Copy out exactly the lines from the start of the data to the line containing "return part * part * (3.0 - 2.0 * part)". Include both.

---------- Data section

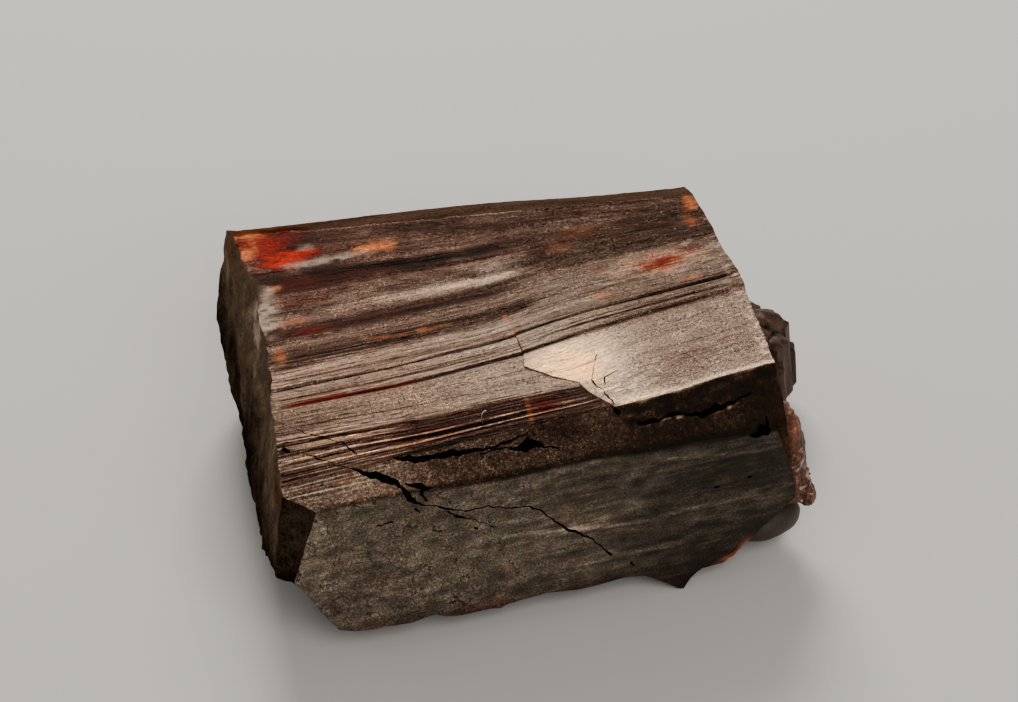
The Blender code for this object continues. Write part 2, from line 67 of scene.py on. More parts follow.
def read(points, x):
    """The y and z of a line at every x."""
    return np.interp(x, points[:, 0], points[:, 1]), np.interp(x, points[:, 0], points[:, 2])


def random_at(i, j, k, seed):
    """A fixed random value from -1 to 1 for every whole-numbered place."""
    n = (i * 374761393 + j * 668265263 + k * 1440662683 + seed * 982451653) & 0xFFFFFFFF
    n = ((n ^ (n >> 13)) * 1274126177) & 0xFFFFFFFF
    return ((n ^ (n >> 16)) & 0xFFFF) / 32767.5 - 1.0


def lumps(x, y, z=0.0, seed=0):
    """Smooth random relief from -1 to 1, with one lump per unit each way."""
    x, y, z = np.broadcast_arrays(np.asarray(x, float), y, z)
    whole = [np.floor(a).astype(np.int64) for a in (x, y, z)]
    part = [a - w for a, w in zip((x, y, z), whole)]
    blend = [p * p * (3.0 - 2.0 * p) for p in part]
    total = np.zeros(x.shape)
    for di in (0, 1):
        for dj in (0, 1):
            for dk in (0, 1):
                share = 1.0
                for b, d in zip(blend, (di, dj, dk)):
                    share = share * (b if d else 1.0 - b)
                total += share * random_at(whole[0] + di, whole[1] + dj, whole[2] + dk, seed)
    return total


def rise(value, low, high):
    """0 below low, 1 above high, and an easy slope between."""
    part = np.clip((value - low) / (high - low), 0.0, 1.0)
    return part * part * (3.0 - 2.0 * part)


def hump(value, middle, half, power=2.0):
    """1 at the middle, and close to nothing two half-widths away."""
    return np.exp(-np.abs((value - middle) / half) ** power)


def comb(x, v):
    """Uneven narrow ridges which fade in and out along their length."""
    pitch, seed = 0.19, 50
    phase = v / pitch + 0.35 * lumps(v / 0.6, x / 9.0, seed=seed)
    phase = phase + 0.1 * lumps(x / 1.6, v / 0.3, seed=seed)
    row = np.floor(phase)
    strength = 0.65 + 0.5 * lumps(x / 0.9, row * 3.7, seed=seed + 1)
    return strength * (1.0 - rise(np.abs(phase - row - 0.5) * 2.0, 0.1, 0.48))


TOP = 8.6  # height of the top face
FRONT = -8.4  # y of the front face
shoulder_edge = line((-10.6, -7.27, 7.67), (-9.95, -7.27, 7.71), (-5.3, -7.24, 7.96), (-0.81, -7.36, 8.25),
                     (1.9, -7.56, 8.5), (2.25, -7.7, TOP), (3.39, -7.62, TOP), (4.51, -7.53, TOP),
                     (5.92, -7.27, TOP), (7.18, -7.15, TOP), (7.94, -7.06, TOP), (8.6, -7.15, TOP))
rib_top = line((-10.6, -5.5, 8.35), (-9.65, -5.5, 8.4), (-7.4, -5.65, 8.45), (-4.31, -5.93, 8.5),
               (-0.81, -5.95, 8.55), (1.11, -6.05, TOP), (1.66, -5.9, TOP), (3.65, -5.12, TOP),
               (5.96, -4.85, TOP), (8.12, -4.53, TOP))
red_line = line((-10.6, -3.92, TOP), (-9.64, -3.92, TOP), (-5.65, -3.99, TOP), (-2.95, -3.89, TOP),
                (-0.42, -3.7, TOP), (1.25, -3.32, TOP), (3.84, -2.87, TOP), (6.57, -2.55, TOP),
                (8.5, -2.39, TOP))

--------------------

Result ::
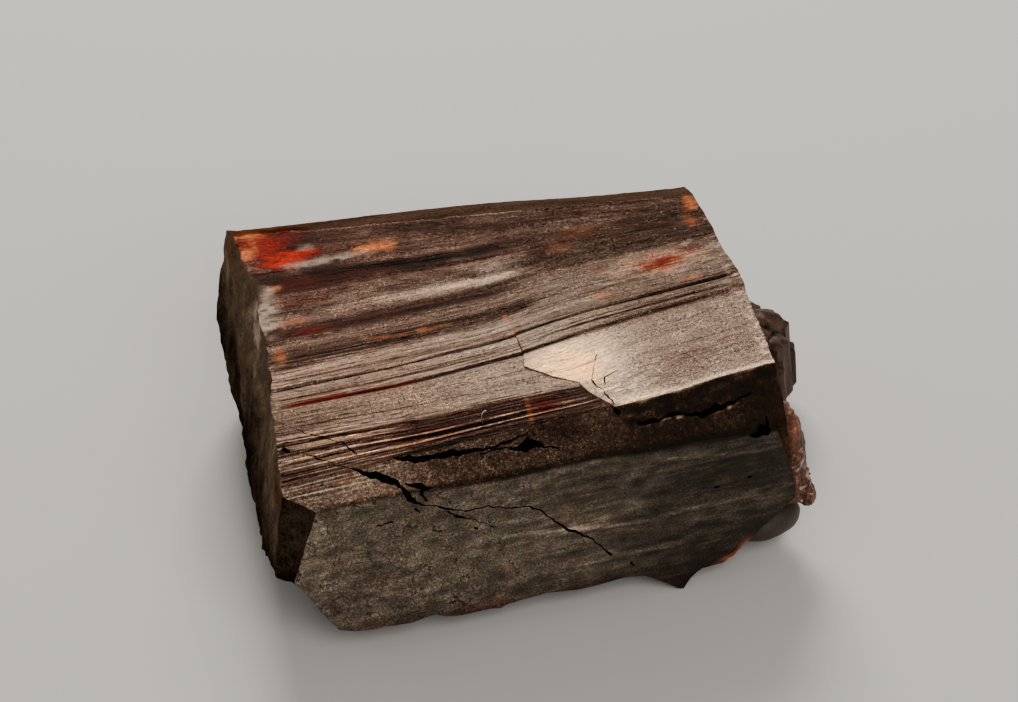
The Blender code for this object continues. Write part 2, from line 67 of scene.py on. More parts follow.
def read(points, x):
    """The y and z of a line at every x."""
    return np.interp(x, points[:, 0], points[:, 1]), np.interp(x, points[:, 0], points[:, 2])


def random_at(i, j, k, seed):
    """A fixed random value from -1 to 1 for every whole-numbered place."""
    n = (i * 374761393 + j * 668265263 + k * 1440662683 + seed * 982451653) & 0xFFFFFFFF
    n = ((n ^ (n >> 13)) * 1274126177) & 0xFFFFFFFF
    return ((n ^ (n >> 16)) & 0xFFFF) / 32767.5 - 1.0


def lumps(x, y, z=0.0, seed=0):
    """Smooth random relief from -1 to 1, with one lump per unit each way."""
    x, y, z = np.broadcast_arrays(np.asarray(x, float), y, z)
    whole = [np.floor(a).astype(np.int64) for a in (x, y, z)]
    part = [a - w for a, w in zip((x, y, z), whole)]
    blend = [p * p * (3.0 - 2.0 * p) for p in part]
    total = np.zeros(x.shape)
    for di in (0, 1):
        for dj in (0, 1):
            for dk in (0, 1):
                share = 1.0
                for b, d in zip(blend, (di, dj, dk)):
                    share = share * (b if d else 1.0 - b)
                total += share * random_at(whole[0] + di, whole[1] + dj, whole[2] + dk, seed)
    return total


def rise(value, low, high):
    """0 below low, 1 above high, and an easy slope between."""
    part = np.clip((value - low) / (high - low), 0.0, 1.0)
    return part * part * (3.0 - 2.0 * part)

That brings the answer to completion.